Micro-organisms can get into your system in a variety of ways – you can breathe them in, they can hide in your food and drink and get into your stomach that way. They can also get through a cut or a bite in the skin or into any other openings you have, such as the ears, or the vagina.
The skin is the body’s first line of defence. It fights off invading pathogens by providing both a physical and a chemical barrier. But that is only the start of the process. Read more about it right here.
The respiratory tract is a very vulnerable part of the human body. Micro-organisms (such as the cold or flu viruses) most frequently attack this area. Cilia (small hair-like structures) and mucus lining the tract work to expel micro-organisms that have managed to enter.
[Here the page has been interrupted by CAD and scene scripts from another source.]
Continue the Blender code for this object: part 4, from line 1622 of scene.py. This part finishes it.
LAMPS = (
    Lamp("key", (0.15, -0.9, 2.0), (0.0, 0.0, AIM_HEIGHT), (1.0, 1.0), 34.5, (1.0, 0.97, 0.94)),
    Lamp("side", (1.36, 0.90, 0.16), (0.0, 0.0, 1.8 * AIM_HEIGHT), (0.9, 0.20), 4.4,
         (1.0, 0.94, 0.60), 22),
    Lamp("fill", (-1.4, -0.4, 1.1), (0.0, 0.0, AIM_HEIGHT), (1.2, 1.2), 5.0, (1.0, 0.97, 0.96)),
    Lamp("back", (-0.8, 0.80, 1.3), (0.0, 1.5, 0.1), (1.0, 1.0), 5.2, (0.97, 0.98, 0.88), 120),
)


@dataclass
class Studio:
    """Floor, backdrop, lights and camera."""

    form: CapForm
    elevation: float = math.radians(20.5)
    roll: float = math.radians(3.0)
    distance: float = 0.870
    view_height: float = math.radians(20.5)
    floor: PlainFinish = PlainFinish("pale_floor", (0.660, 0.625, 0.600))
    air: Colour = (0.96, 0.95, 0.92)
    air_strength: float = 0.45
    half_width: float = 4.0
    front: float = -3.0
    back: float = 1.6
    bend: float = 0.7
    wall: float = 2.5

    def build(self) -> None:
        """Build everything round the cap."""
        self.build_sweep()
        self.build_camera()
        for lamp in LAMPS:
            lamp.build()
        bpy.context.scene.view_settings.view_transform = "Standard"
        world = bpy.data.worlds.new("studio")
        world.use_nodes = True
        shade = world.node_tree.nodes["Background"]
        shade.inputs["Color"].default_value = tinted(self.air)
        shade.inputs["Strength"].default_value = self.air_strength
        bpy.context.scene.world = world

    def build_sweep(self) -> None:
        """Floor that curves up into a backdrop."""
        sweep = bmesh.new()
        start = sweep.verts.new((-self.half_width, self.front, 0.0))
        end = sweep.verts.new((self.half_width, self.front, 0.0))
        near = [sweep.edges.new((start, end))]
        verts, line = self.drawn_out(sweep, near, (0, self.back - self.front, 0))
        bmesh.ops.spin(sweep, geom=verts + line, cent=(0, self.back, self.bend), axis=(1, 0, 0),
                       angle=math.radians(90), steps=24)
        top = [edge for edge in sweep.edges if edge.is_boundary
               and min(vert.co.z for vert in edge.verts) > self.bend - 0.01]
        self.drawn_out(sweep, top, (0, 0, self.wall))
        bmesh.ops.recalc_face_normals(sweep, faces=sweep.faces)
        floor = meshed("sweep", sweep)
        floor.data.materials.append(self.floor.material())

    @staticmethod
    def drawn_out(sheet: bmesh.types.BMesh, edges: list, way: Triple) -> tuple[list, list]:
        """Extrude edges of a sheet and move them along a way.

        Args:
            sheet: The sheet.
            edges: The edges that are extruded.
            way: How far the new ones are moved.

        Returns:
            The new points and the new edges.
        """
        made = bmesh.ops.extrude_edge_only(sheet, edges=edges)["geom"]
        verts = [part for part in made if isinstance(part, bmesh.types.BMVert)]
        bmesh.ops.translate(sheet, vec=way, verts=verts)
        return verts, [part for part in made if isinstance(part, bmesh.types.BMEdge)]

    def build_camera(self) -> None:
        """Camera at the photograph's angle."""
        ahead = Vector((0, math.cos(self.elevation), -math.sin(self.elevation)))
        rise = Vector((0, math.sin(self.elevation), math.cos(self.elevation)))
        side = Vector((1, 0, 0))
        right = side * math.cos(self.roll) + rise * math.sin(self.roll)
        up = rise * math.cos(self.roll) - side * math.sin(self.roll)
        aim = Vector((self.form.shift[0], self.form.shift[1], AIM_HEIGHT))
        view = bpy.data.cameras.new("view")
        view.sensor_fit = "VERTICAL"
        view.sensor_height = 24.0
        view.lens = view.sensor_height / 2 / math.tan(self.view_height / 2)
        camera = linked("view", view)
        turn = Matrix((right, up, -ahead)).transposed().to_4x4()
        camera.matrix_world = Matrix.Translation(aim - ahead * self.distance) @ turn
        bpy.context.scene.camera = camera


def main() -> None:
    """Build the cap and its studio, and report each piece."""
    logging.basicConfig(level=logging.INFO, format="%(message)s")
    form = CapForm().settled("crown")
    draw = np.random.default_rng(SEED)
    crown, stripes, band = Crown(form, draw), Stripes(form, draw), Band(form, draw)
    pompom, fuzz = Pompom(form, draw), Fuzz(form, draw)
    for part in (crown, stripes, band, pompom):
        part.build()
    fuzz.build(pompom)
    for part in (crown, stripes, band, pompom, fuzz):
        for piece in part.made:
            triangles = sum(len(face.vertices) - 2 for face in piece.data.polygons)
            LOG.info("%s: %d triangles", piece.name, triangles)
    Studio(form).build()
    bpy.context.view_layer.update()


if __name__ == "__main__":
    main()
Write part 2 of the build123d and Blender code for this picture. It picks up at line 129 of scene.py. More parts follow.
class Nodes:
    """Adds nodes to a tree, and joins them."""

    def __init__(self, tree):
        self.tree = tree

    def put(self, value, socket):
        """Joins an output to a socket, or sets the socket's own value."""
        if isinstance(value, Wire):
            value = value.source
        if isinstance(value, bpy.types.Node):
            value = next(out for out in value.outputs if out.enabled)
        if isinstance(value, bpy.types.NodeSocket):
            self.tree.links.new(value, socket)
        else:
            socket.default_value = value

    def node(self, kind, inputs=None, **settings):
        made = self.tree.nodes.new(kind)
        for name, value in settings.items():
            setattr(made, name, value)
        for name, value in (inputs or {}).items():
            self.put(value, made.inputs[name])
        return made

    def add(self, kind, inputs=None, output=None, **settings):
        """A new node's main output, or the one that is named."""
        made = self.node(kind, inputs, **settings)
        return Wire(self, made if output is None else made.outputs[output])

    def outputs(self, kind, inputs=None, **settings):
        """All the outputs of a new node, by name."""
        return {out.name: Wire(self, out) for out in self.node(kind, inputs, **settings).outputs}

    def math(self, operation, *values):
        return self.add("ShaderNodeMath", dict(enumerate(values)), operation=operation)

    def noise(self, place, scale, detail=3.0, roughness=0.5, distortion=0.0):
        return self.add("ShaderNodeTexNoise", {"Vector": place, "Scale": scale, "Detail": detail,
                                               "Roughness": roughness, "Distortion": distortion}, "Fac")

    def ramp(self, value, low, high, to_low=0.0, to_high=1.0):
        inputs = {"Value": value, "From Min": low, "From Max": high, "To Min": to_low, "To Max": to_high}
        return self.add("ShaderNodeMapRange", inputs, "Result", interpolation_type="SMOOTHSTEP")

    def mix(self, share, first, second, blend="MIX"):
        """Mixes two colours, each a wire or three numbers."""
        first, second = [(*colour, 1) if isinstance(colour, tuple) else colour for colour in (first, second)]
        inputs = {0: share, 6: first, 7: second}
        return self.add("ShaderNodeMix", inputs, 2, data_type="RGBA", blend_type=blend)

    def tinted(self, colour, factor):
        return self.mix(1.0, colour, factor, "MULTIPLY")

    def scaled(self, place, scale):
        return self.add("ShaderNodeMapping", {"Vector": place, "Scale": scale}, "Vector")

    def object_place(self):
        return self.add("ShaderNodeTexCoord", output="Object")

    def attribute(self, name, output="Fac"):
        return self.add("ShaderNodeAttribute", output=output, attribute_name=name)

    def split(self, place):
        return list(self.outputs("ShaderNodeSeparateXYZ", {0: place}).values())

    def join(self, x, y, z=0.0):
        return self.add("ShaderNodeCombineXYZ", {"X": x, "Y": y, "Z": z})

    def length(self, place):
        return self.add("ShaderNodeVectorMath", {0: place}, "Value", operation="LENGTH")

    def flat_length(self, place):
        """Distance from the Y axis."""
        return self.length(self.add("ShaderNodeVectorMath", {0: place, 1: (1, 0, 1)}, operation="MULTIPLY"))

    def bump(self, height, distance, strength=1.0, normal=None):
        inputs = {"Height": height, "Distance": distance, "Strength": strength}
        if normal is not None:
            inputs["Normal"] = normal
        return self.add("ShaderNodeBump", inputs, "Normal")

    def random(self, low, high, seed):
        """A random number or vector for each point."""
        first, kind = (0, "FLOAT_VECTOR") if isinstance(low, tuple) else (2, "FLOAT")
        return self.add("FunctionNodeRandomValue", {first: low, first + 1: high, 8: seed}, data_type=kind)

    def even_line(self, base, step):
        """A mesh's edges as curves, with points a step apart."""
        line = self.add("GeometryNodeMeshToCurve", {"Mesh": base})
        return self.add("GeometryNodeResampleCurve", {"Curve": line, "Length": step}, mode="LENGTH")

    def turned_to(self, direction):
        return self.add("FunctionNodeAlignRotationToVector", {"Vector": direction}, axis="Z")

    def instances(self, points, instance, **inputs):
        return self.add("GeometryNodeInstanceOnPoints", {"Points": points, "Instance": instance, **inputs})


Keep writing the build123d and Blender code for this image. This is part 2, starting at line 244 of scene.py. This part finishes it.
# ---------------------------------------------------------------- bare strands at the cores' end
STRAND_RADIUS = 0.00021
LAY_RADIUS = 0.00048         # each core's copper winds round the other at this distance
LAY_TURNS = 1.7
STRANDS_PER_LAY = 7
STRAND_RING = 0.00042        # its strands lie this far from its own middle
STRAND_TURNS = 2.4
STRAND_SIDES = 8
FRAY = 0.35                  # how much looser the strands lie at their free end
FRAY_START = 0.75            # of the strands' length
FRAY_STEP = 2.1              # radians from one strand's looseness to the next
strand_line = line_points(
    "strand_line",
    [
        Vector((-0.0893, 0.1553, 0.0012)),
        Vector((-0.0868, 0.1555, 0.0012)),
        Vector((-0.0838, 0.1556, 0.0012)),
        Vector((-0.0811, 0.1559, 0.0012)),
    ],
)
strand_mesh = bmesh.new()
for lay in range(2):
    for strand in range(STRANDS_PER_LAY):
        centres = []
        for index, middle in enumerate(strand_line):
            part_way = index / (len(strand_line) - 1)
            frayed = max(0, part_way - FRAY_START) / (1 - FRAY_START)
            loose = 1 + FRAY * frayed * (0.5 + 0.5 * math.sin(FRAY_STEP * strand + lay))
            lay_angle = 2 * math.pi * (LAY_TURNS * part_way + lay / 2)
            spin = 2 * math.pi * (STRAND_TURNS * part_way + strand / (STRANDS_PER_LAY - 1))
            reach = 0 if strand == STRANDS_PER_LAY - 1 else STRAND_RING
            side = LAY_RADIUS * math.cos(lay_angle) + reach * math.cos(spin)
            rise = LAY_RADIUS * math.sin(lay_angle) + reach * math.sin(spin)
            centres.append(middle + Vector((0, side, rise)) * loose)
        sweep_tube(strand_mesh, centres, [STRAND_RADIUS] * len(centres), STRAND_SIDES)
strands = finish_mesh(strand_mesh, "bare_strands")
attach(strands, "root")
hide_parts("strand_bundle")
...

Stomach acids and saliva manage to destroy most pathogens that have managed to enter your digestive system, although some, such as the polio virus, can survive this acidity.
Your immune system is the body’s second line of defence. It is intricate and powerful and is constantly on the alert – even when you are sleeping.
Your lymphatic system is the basis on which your whole immune system rests. It is a circulatory system that carries lymph – a transparent fluid that contains white blood cells that fight against invading micro-organisms. Lymph nodes, which swell up when you have been infected by a micro-organisms, are like clearing houses or filters for the white blood cells.
There are two types of lymphocytes (white blood cells): B lymphocytes which are made in the bone marrow and T lymphocytes which are made in the thymus. When foreign invaders are detected, the B lymphocytes start producing antibodies, which can protect you against certain diseases in the future. T cells have the job of marking and attacking cells which they think are hostile.
If your immune response is low (such as in Aids patients), then micro-organisms will be able to get into your system and multiply, without encountering much resistance. This will make you ill.